Fashion and Beauty

Chanel: Surviving and thriving in a pandemic

ART DE VIVRE - Ricky Toledo, Chito Vijandre - The Philippine Star
Chanel: Surviving and thriving in a pandemic
C1 Chanel in Biarritz (forbes.com)

The story of Coco Chanel, founder of one of the world’s greatest fashion houses, may just be one of the keys for surviving the current COVID crisis.  Her business thrived, after all, after a very harrowing period:  the first World War and the 1918 Spanish flu pandemic.

Hardship was something she knew only too well.  Born Gabrielle Bonheur Chanel in 1883 to a laundrywoman and an itinerant street vendor in a charity hospital in Saumur, France, her childhood was spent in poverty until age 11, when her mother died and her father sent her to an orphanage. There she had an austere, frugal life but learned to sew, a skill that helped shape her future career and got her employed as a seamstress, something she engaged in together with stints as a cabaret singer.

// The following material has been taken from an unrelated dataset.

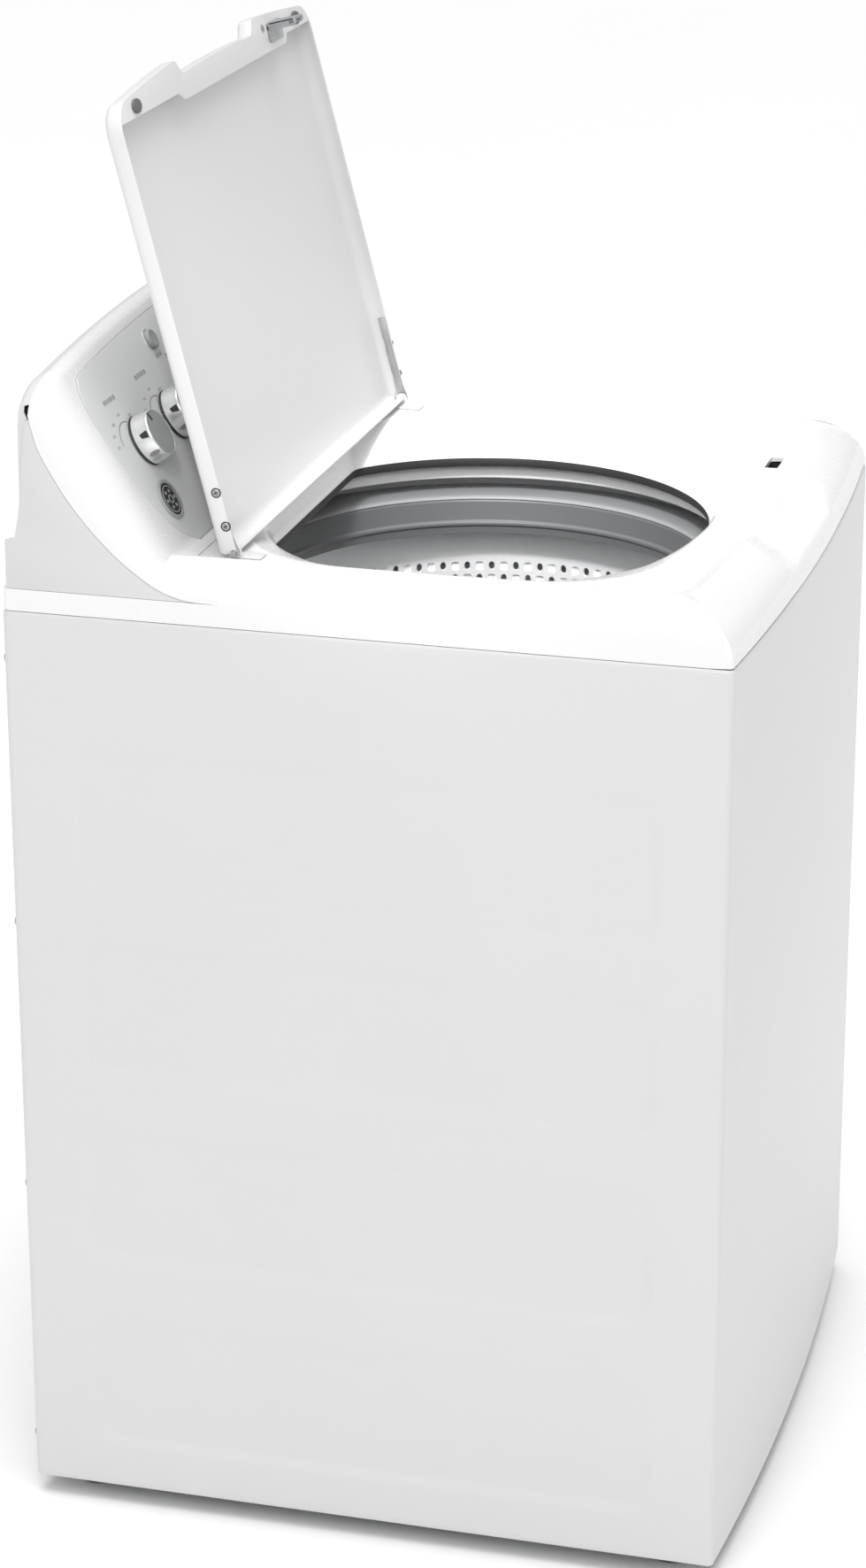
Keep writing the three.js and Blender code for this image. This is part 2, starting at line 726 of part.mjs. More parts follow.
// Everything the console takes up above its seat, run on past both sides and grown by a gap.
function consoleEnvelope( gap ) {

	const floor = SEAT_Z + GAP - 2 * gap;
	const ring = ( section, x ) => {

		const front = section.map( ( point ) => [ point.y - 3 * gap, point.z + gap, x ] );
		return [ ...front, [ 350, front.at( - 1 )[ 1 ], x ], [ 350, floor, x ], [ front[ 0 ][ 0 ], floor, x ] ];

	};

	const rings = [
		ring( consoleGrid[ 0 ], - HALF_WIDTH - 2 ),
		...consoleGrid.map( ( section ) => ring( section, section[ 0 ].x ) ),
		ring( consoleGrid.at( - 1 ), HALF_WIDTH + 2 ),
	];
	return loft( rings ).transform( [ 0, 1, 0, 0, 0, 0, 1, 0, 1, 0, 0, 0, 0, 0, 0, 1 ] );

}

function topCover() {

	const shifted = [ - 2 * GAP, 0, 2 * GAP ].map( ( x ) => consoleEnvelope( GAP ).translate( [ x, 0, 0 ] ) );
	const skin = cut( loft( coverRings(), true ), ...shifted );
	const wallX = HALF_WIDTH - 1.5, floorZ = SEAT_Z - GAP - COVER_SKIN;
	const tray = join(
		block( - wallX, wallX, CONSOLE_FRONT_Y - 4, SIDE_Y - 1.5, floorZ, SEAT_Z - GAP ),
		block( - 300, 300, CONSOLE_FRONT_Y - 4, CONSOLE_FRONT_Y - 1.5, floorZ, DECK_Z - 1 ) );
	const slot = block( SLOT.x - SLOT.length / 2, SLOT.x + SLOT.length / 2,
		SLOT.y - SLOT.width / 2, SLOT.y + SLOT.width / 2, DECK_Z - 10, DECK_Z + 5 );
	const wiring = block( 200, 250, 235, 265, floorZ - 1, SEAT_Z + 1 );
	return cut( join( skin, tray ), slot, wiring );

}

place( 'top_cover', topCover(), MATERIALS.glossWhite );

// Lid lock: a housing under the slot that the lid's strike drops into.
function lidLock() {

	const top = DECK_Z - COVER_SKIN - 3.3, { x, y } = SLOT;
	const body = block( x - 34, x + 34, y - 11, y + 14, top - 42, top );
	const reach = SLOT.length / 2 + 1;
	return cut( body, block( x - reach, x + reach, y - 6.5, y + 6.5, top - 36, top + 1 ) );

}

place( 'lid_lock', lidLock(), MATERIALS.plasticDark );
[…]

Singing the song Who Has Seen Coco? supposedly gave Chanel her nickname, although many think it refers to “cocotte,” or kept woman, since she had a string of lovers that included the Grand Duke Dmitri Pavlovich of Russia and the Duke of Westminster.

At age 23, she became the mistress of textile heir Etienne Balsan, who spoiled her with all the trappings of affluence. After meeting Balsan’s wealthier friend, Arthur “Boy” Capel, however, she said she found the two gentlemen “outbidding for my hot little body.” She dropped the former and was installed by the latter in an apartment in Paris. Capel also financed her millinery shop on 21 Rue Cambon in 1910 and the clothing shop in 1913 in Deauville.

Chanel Haute Couture FW21 (chanel.com)

Although she started to develop an elite clientele, Paul Poiret was the king of couture in France. When World War I broke out in 1914, Poiret was drafted and Chanel fled Paris, landing in coastal Biarritz, a playground for exiled society ladies and wealthy Spaniards. Within a few months she opened a third shop, her first couture house.

Dress etiquette had changed completely by this time when the corset, full-length skirt and five daily outfit changes were seen as insensitive and impractical during the war when the men were out risking their lives and women had to work. Freedom of movement and a simple, clean line became the new fashion, which was already Chanel’s preferred way of dressing, adjusting her boyfriend’s clothes to create pieces that allowed mobility and sports.

She also preferred neutral colors, which was timely due to the shortage of dyes. The dearth of cloth was another obstacle, but she hurdled this too by using jersey, the men’s underwear material. Turning it into couture pieces like her first suit, three-quarter cardigan and waistless dress was sheer genius. She also added pockets, which liberated women from depending on men to hold things for them.

Capturing the zeitgeist, she came up with the right product at the right time, making her boutique a most lucrative enterprise. After the war ended, the flu pandemic hit, but she had already established herself and continued to thrive with a clientele that couldn’t get enough of her designs. Women could relate to her can-do aesthetic and philosophy of creating beauty out of the barest materials.  They also realized that beautiful dresses need not constrain one’s movement or one’s lifestyle.

It’s almost déjà vu since the present pandemic has seen the preference for loungewear and comfortable, less constricting fashion.

By the time the 1920s arrived, in fact, pajamas were also in vogue, a trend attributed to Chanel, who would stroll down the Riviera in her beach pajamas, which the fashionable set ended up wearing for lounging in yachts and boudoirs.

The flapper of the Roaring ’20s was also right up Chanel’s alley, with dropped waists and creeping hemlines.  It was an upbeat period when people just wanted to have fun and party after all the suffering.

Chanel Haute Couture FW21 (chanel.com)

It’s no wonder that current Chanel creative director Virginie Viard turned to the founder’s 1920s period in creating the Chanel couture line for FW21 with relaxed trousers, pantsuits, vintage button and pocket shaping and two-tone spectator heels. Sequined scarves added a dash of disco, with the hope that yes, after all this, we will dance together again just like in the 1920s.

Optimism is also apparent in the house’s corporate strategy: investing a record US$1.1 billion last year (45 percent more than 2019) despite an 18 percent drop in annual revenues.

Adapting to the pandemic, they devised new client-facing tools like concierge shopping services and a new app for clients to connect with fashion advisors; big store revamps and the purchase of its New Bond Street store in London and a new store in Beverly Hills.

With the emphasis on slow fashion, craft and quality, they opened Le 19M in Paris to house the brand’s ateliers of artisans that include the embroiderer Lesage and shoemaker Massaro. They have also renewed their commitment to sustainability, partnering with the University of Cambridge to devise viable solutions and investing $25 million in a new climate-change venture to support more sustainable agricultural and forestry supply chains and protect smallholder farmers.

If Coco survived the 1918 pandemic, her fashion house can most certainly prevail and flourish in this one.